Alessi is ‘an organization that incessantly delights us with emotionally rich designs and clever metaphors’ and ‘an organization that never fails to charm, amuse and surprise us’, professor of form theory Paul Hekkert said last year in Bogotá when he read the jury’s motivation to award the Italian company the Slow Glow Award. The award is is granted biannually by the board of the Design & Emotion Society that is chaired by Hekkert.

People’s emotional reactions to products is Paul Hekkert’s field of interest and the subject of his talk at WDCD2015 on May 21st. How people react to products and what they appreciate as beautiful can be predicted from a set of universal principles. Hekkert has been working for 20 years on establishing these principles. He is head of the Industrial Design department at TU Delft, where he also chairs the design aesthetics group.

In 2011 Hekkert received a grant from the Dutch Science foundation (NWO) to develop a Unified Model of Aesthetics (UMA). The UMA project is likely the largest research program on aesthetics ever conducted; it involves close collaboration with Swinburne University (Melbourne) in addition to a number of international partners.

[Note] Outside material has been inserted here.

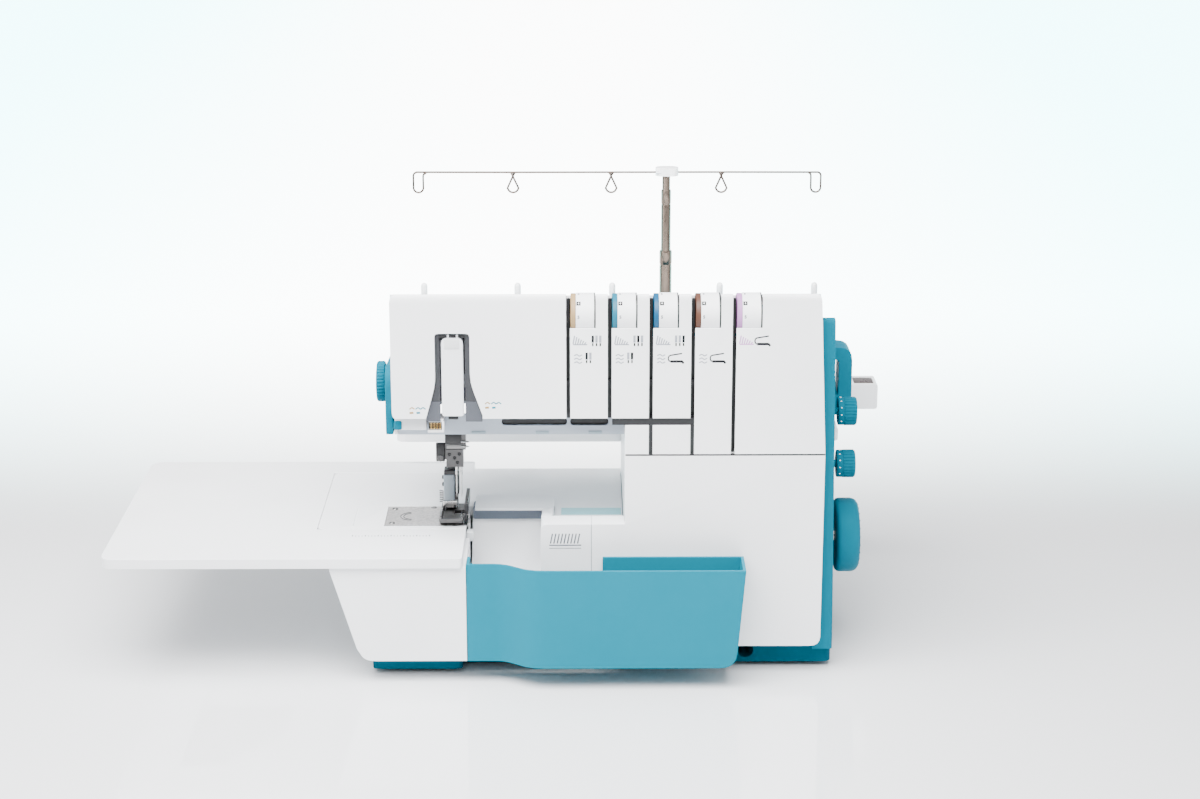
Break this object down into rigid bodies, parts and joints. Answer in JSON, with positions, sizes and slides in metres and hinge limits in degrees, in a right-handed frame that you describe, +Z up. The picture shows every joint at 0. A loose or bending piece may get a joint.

In the same year Hekkert published, together with Matthijs van Dijk, Vision in Design: A guidebook for innovators. The book is a practical guide for the application of their Vision in Product design (ViP) method. This method concentrates on the effects that products will have on people and the behaviour the product will evoke. ‘Designing actually starts by establishing the ‘raison d’être’ for the final design,’ the book reads. ‘ViP was invented for designers who value taking this responsibility.’

Hekkert is also co-founder and chairman of the Design and Emotion Society and chairman of the executive board of CRISP, a national collaborative research initiative for and with the Dutch creative industries.